-- TASK REQUIREMENTS --
Restate the full set of records exactly, word for word.
####################
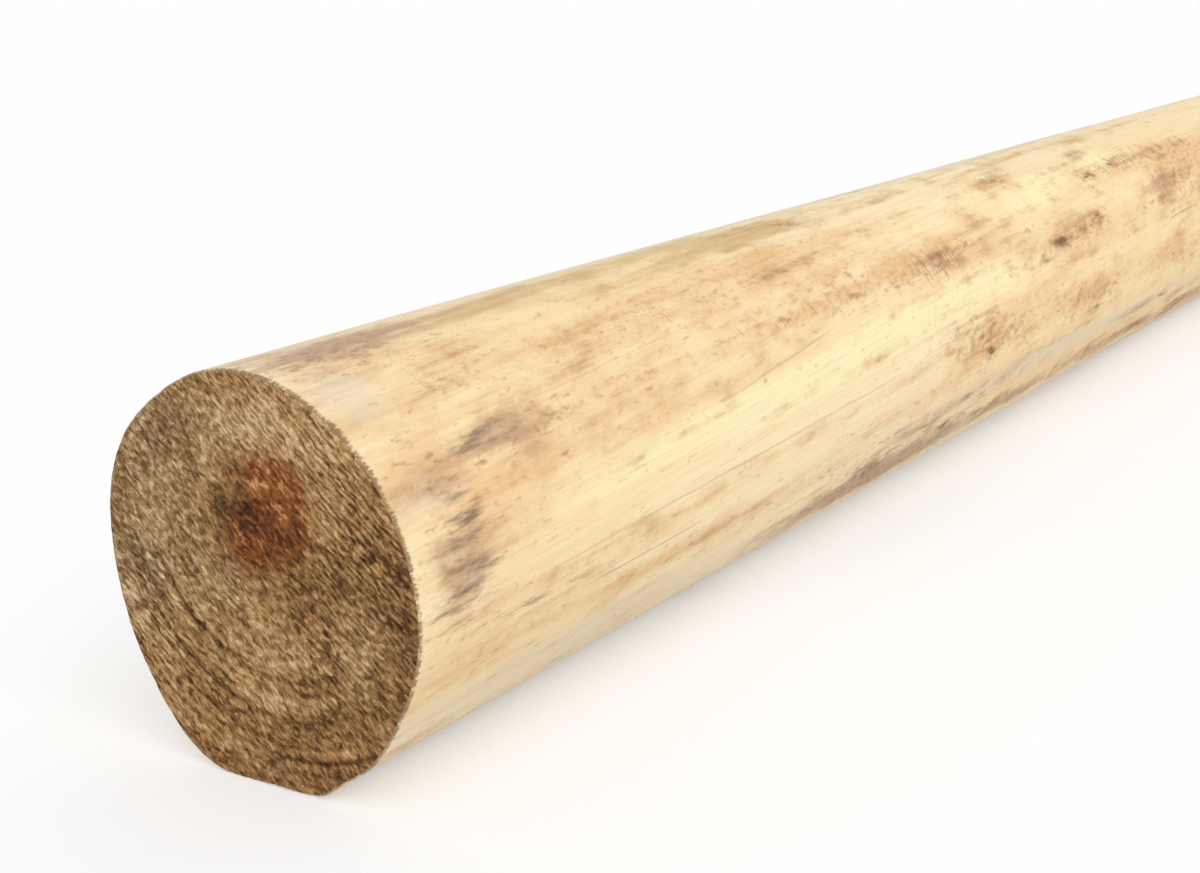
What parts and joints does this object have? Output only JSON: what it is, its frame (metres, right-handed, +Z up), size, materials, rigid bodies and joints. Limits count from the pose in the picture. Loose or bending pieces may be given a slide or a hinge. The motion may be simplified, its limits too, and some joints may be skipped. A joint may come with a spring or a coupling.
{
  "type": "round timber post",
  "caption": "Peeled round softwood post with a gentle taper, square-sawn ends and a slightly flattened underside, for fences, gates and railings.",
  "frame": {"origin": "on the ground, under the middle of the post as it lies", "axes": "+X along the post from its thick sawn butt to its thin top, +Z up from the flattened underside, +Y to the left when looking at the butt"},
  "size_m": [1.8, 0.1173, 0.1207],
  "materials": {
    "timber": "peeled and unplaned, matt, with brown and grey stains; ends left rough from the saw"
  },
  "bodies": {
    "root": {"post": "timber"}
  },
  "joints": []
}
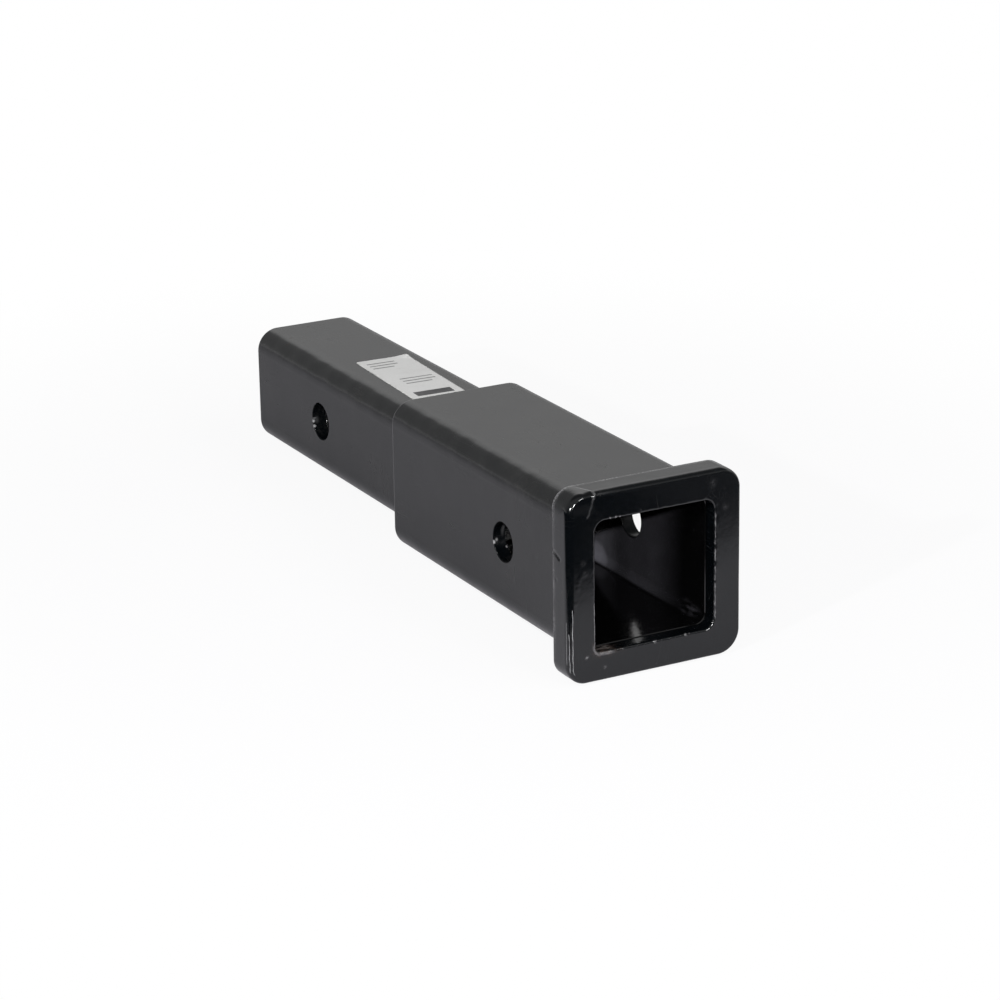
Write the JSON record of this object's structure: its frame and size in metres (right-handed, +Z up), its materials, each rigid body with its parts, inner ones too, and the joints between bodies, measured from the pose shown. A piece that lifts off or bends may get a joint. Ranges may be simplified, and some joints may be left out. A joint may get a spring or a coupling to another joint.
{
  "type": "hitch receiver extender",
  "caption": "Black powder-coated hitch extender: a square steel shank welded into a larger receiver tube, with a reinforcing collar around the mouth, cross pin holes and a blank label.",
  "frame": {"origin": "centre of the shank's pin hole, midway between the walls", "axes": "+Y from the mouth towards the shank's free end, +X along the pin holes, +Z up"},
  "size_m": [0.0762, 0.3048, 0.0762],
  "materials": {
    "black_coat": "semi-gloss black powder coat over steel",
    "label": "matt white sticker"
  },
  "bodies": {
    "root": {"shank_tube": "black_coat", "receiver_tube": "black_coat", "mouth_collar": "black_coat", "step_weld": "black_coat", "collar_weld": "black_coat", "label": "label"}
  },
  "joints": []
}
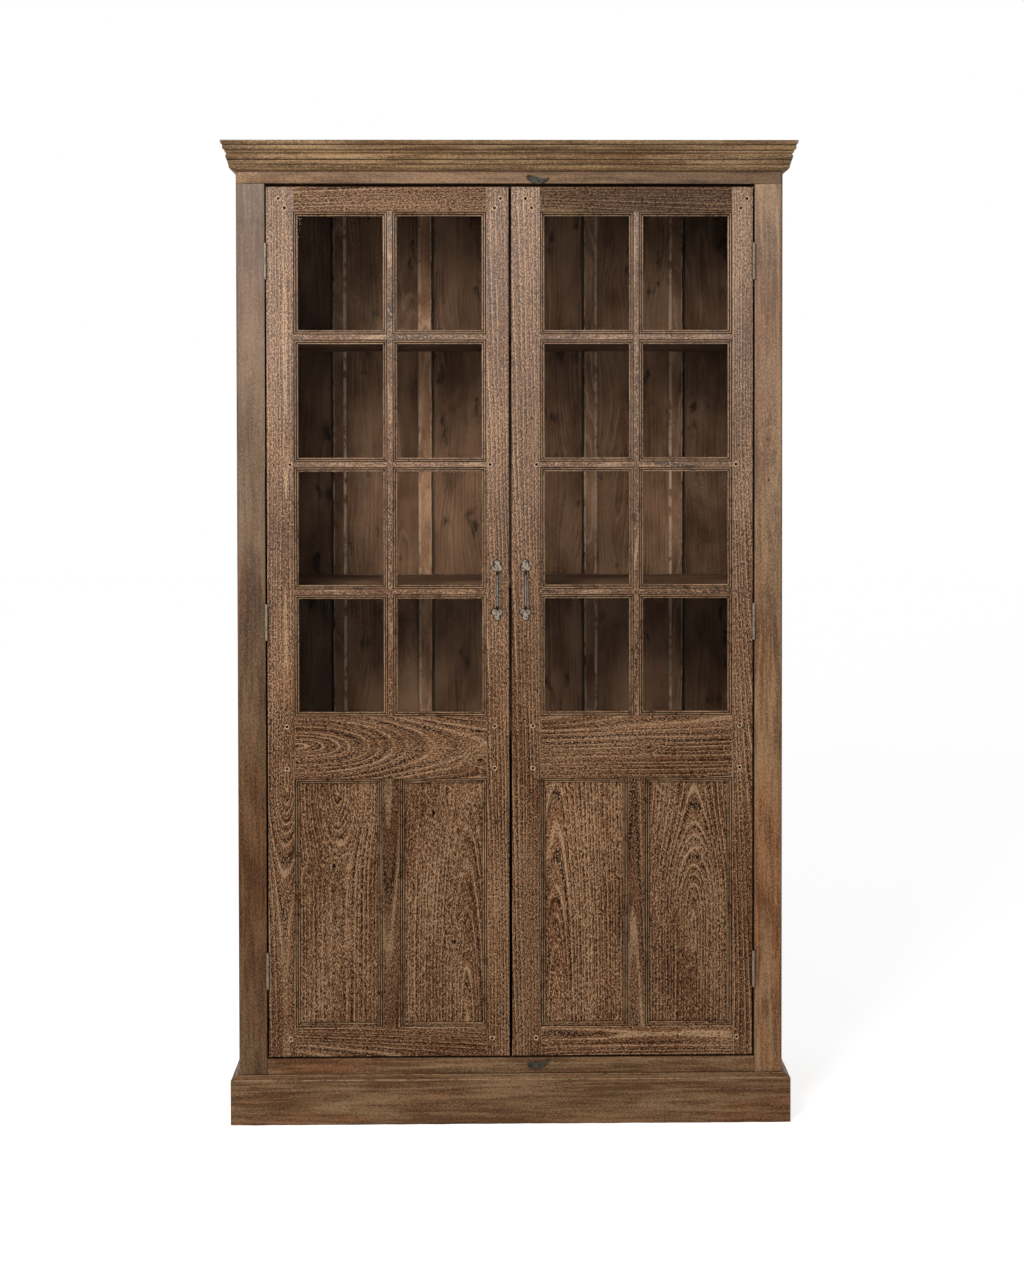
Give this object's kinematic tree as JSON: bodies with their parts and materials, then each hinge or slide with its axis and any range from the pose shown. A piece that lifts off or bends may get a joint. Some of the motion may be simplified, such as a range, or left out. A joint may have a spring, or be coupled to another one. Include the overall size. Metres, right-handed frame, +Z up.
####################
-- WRITTEN ANSWER --
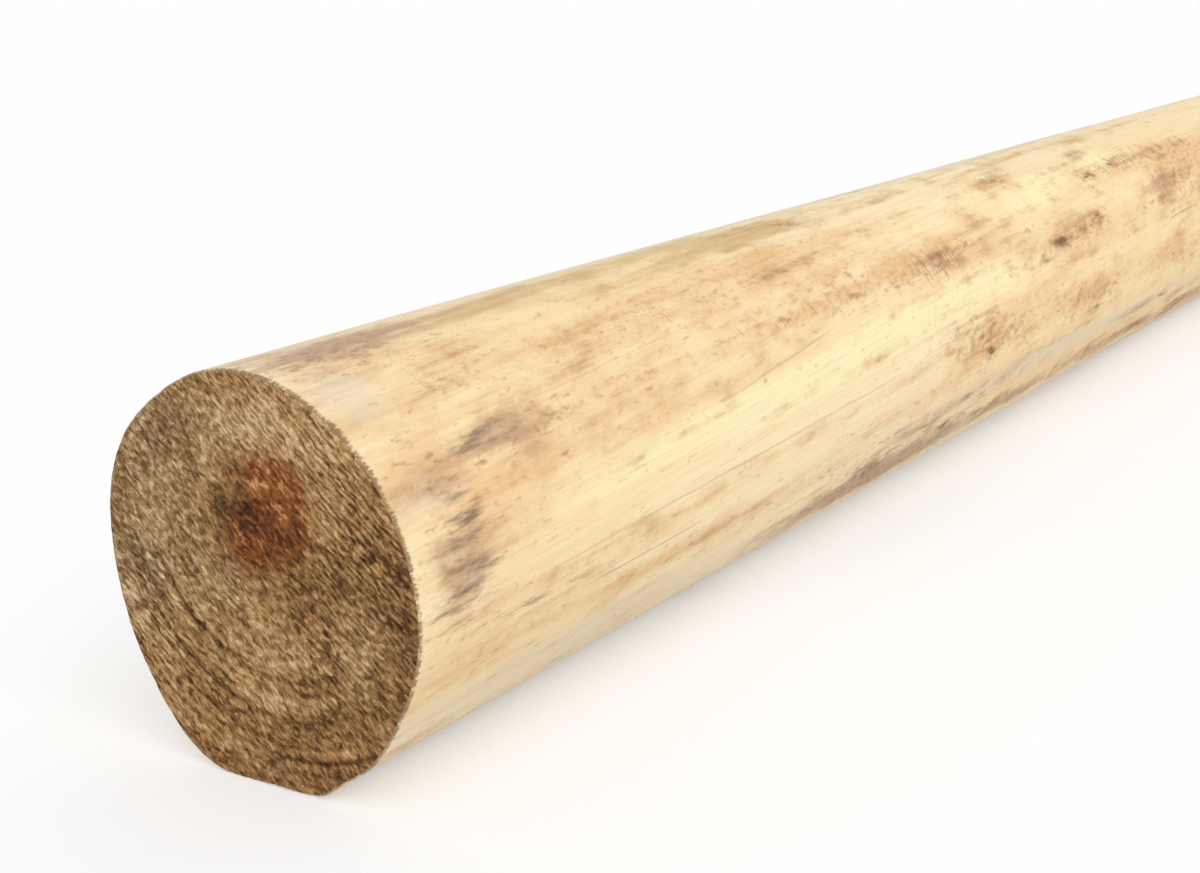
What parts and joints does this object have? Output only JSON: what it is, its frame (metres, right-handed, +Z up), size, materials, rigid bodies and joints. Limits count from the pose in the picture. Loose or bending pieces may be given a slide or a hinge. The motion may be simplified, its limits too, and some joints may be skipped. A joint may come with a spring or a coupling.
{
  "type": "round timber post",
  "caption": "Peeled round softwood post with a gentle taper, square-sawn ends and a slightly flattened underside, for fences, gates and railings.",
  "frame": {"origin": "on the ground, under the middle of the post as it lies", "axes": "+X along the post from its thick sawn butt to its thin top, +Z up from the flattened underside, +Y to the left when looking at the butt"},
  "size_m": [1.8, 0.1173, 0.1207],
  "materials": {
    "timber": "peeled and unplaned, matt, with brown and grey stains; ends left rough from the saw"
  },
  "bodies": {
    "root": {"post": "timber"}
  },
  "joints": []
}
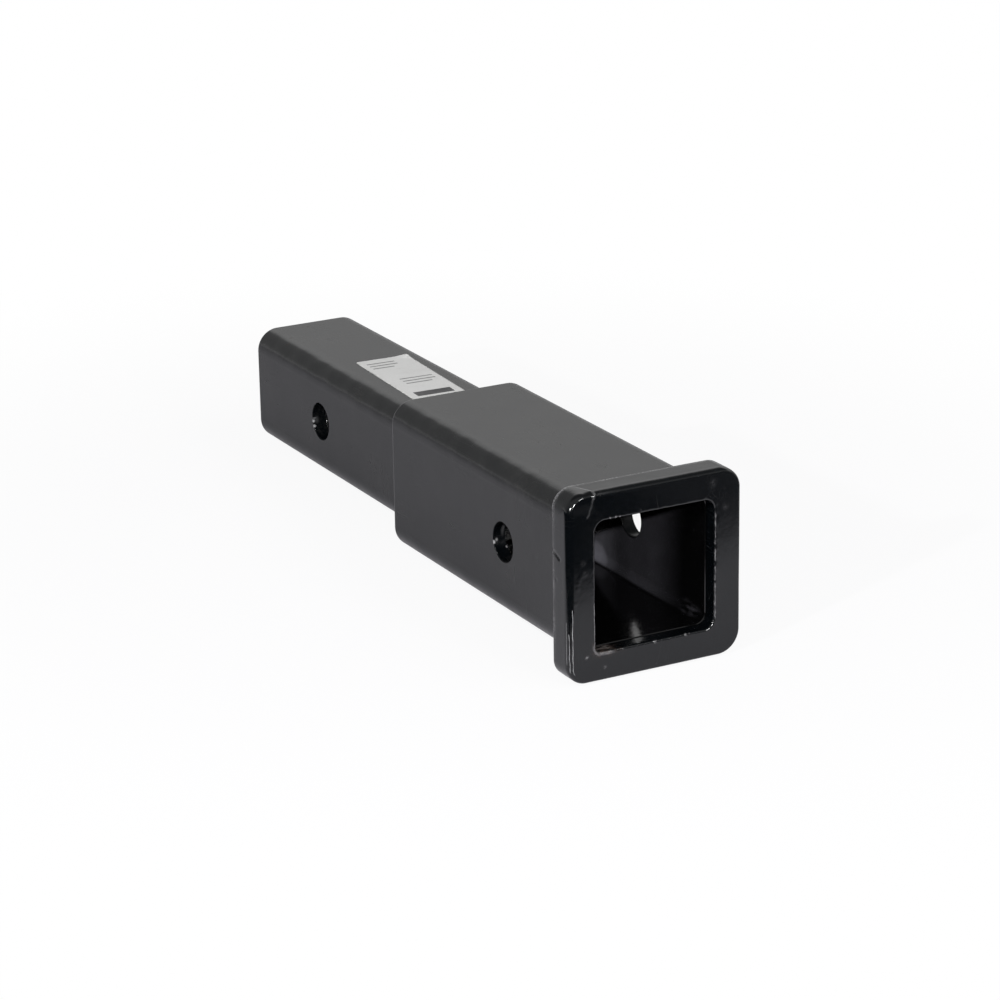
Write the JSON record of this object's structure: its frame and size in metres (right-handed, +Z up), its materials, each rigid body with its parts, inner ones too, and the joints between bodies, measured from the pose shown. A piece that lifts off or bends may get a joint. Ranges may be simplified, and some joints may be left out. A joint may get a spring or a coupling to another joint.
{
  "type": "hitch receiver extender",
  "caption": "Black powder-coated hitch extender: a square steel shank welded into a larger receiver tube, with a reinforcing collar around the mouth, cross pin holes and a blank label.",
  "frame": {"origin": "centre of the shank's pin hole, midway between the walls", "axes": "+Y from the mouth towards the shank's free end, +X along the pin holes, +Z up"},
  "size_m": [0.0762, 0.3048, 0.0762],
  "materials": {
    "black_coat": "semi-gloss black powder coat over steel",
    "label": "matt white sticker"
  },
  "bodies": {
    "root": {"shank_tube": "black_coat", "receiver_tube": "black_coat", "mouth_collar": "black_coat", "step_weld": "black_coat", "collar_weld": "black_coat", "label": "label"}
  },
  "joints": []
}
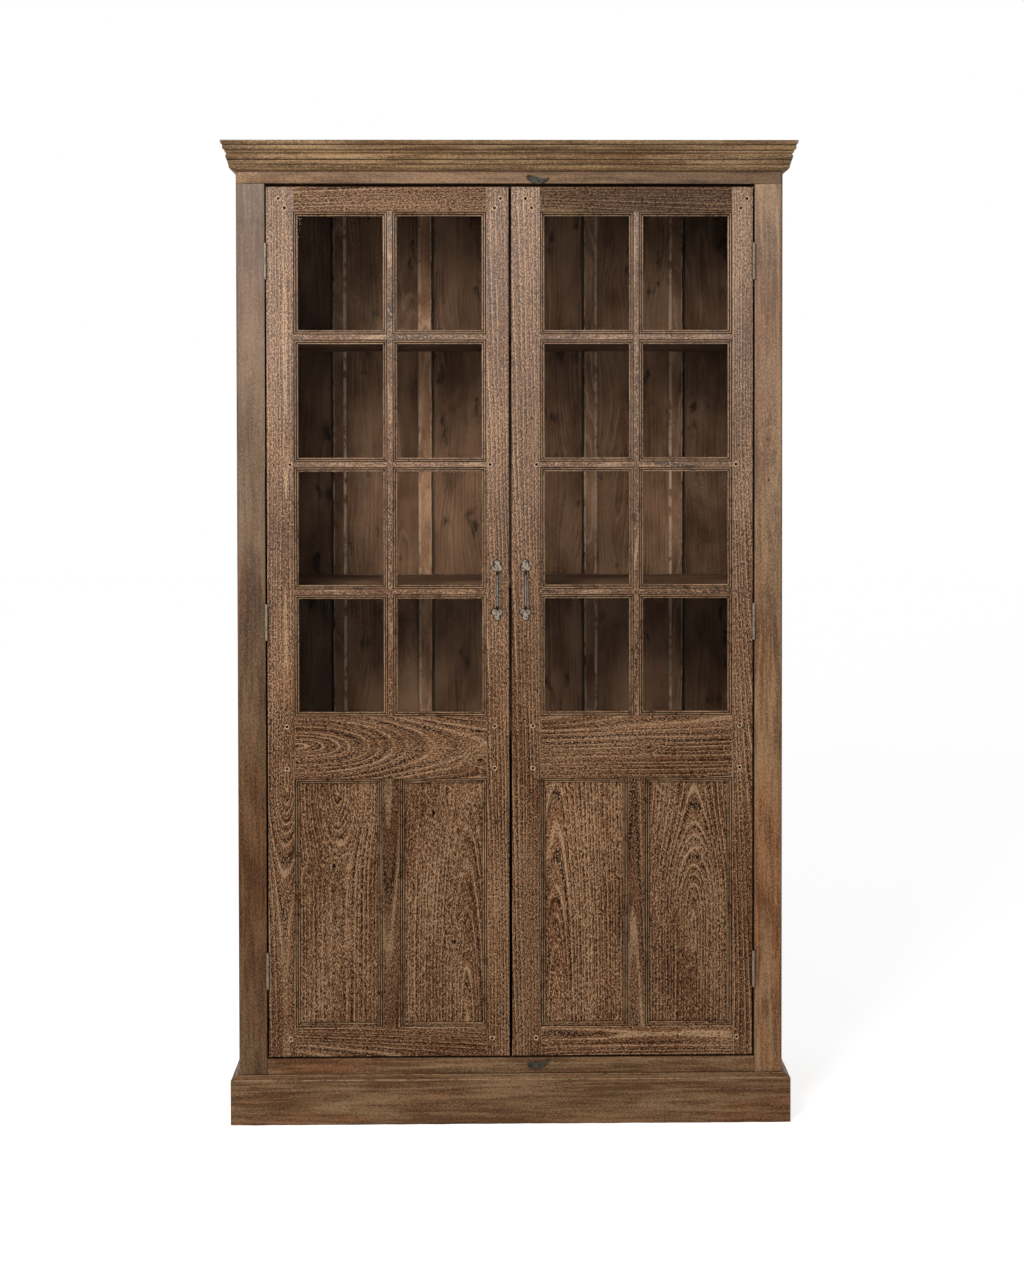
Give this object's kinematic tree as JSON: bodies with their parts and materials, then each hinge or slide with its axis and any range from the pose shown. A piece that lifts off or bends may get a joint. Some of the motion may be simplified, such as a range, or left out. A joint may have a spring, or be coupled to another one. Include the overall size. Metres, right-handed frame, +Z up.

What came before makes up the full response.